Eddie Jones has rolled the dice by picking Jonathan Joseph on the wing and thrusting Manu Tuilagi straight back into his side against Ireland, and the coach believes England are primed to rediscover their World Cup edge in Sunday’s do-or-die match.
Jones has recently faced criticism for moving Tom Curry from blindside flanker to No 8 and with Joseph starting a Test on the wing for the first time, the flanker Ben Earl potentially providing backline cover from the bench and five locks included in the match-day 23, he has raised eyebrows once again with a high-risk selection strategy.
Joseph covered wing during the World Cup and played the last 11 minutes of the final defeat by South Africa there, but has never started for England in that position in his previous 49 Tests. He comes in for George Furbank, who was described as “not quite right” by Jones owing to a long-standing groin/hip problem, with Elliot Daly returning to full-back. Furbank, however, has been retained by England as a non-playing reserve, suggesting he has been dropped after two inauspicious appearances.
“We train [Jonathan] at winger a lot because that’s always been one of the positions he needs to cover,” Jones said. “He’s one of our best defenders in space, competent under the high ball and has great running skills. With the resources we have available he’s the best guy for that spot.
“If you look at the amount of possession we are going to get, 40% is going to be from structured, where people have set positions, and 60% or more is going to be from unstructured, where they don’t have set positions. We are looking at the majority of the possession, so there are no set positions and therefore we look at picking the best players.”
Tuilagi’s return has been welcomed by Jones given the absence of both Vunipola brothers after Mako withdrew owing to family reasons. Tuilagi has played against Ireland five times, ending up on the winning side on each occasion, and he was at his destructive best in both the Six Nations victory in Dublin last year and the thumping World Cup warm-up win in August.
When he limped off against France with a groin problem it led to fears his participation in the tournament would be over and Tuilagi’s absence in Paris was keenly felt. The narrow victory over Scotland, however, means England will be in the hunt for the Six Nations title if they can overcome Ireland in their first Twickenham outing since the World Cup.
“Manu is one of those players that players like playing with,” Jones said. “He brings a lot of confidence to the team. He’s got a nice manner about him, a nice demeanour. He has a smile on his face but when he hits, he hits people hard. And he’s a great carrier with the ball when he’s at his best. I think he enjoys confrontation. His training this week’s been absolutely outstanding.

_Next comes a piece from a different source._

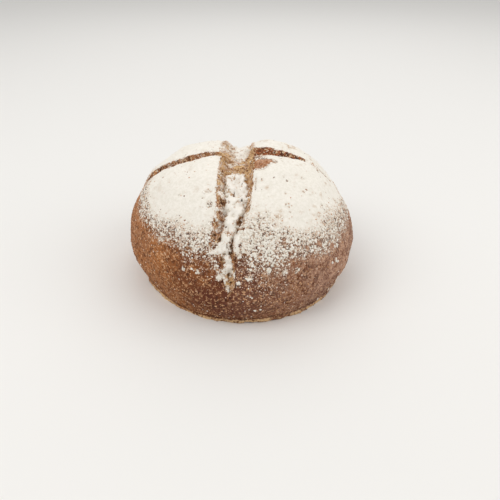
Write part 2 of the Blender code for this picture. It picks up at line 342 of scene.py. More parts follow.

“It was by far the most intense session we’ve done. We’re getting back to our World Cup level. Or even above the World Cup level whereas at the start of the Six Nations we were 20% below that. It’s our first home game, so we’re uncomfortably excited about the game.”
Henry Slade is included as one of only two backs among the replacements, having recovered from the ankle injury he sustained before Christmas. Jones revealed, however, that Earl, who won his first cap last time out against Scotland, could feature among the backs.
He has previously suggested Jack Nowell has the capacity to play at forward and on Friday Jones said: “Ben gives that dynamism. He’s that hybrid type player who can play back-row with pace and skill but also play in the backline with pace and skill.”
Jones has again opted for six forwards on his bench – one more than convention dictates – and with Courtney Lawes coming back at blindside flanker, Maro Itoje and George Kruis starting as the locks and Charlie Ewels and Joe Launchbury on the bench, he has considerable muscle available.
“I think the forecast is for it to be wet and rainy. It is going to be an attritional game and we have five outstanding locks who can play the game for us at a good rate,” Jones said.
“Coming back from the World Cup where I thought there was some really good rugby and we played some really good rugby, we got caught in the first game probably assuming that was going to continue and again I said it was my fault, I coached the team badly.
“As the tournament’s gone on, and we’re into the third game now, it’s a whole different game. The contest is hard, there’s less space, the conditions are difficult, so at the moment six-two suits us.”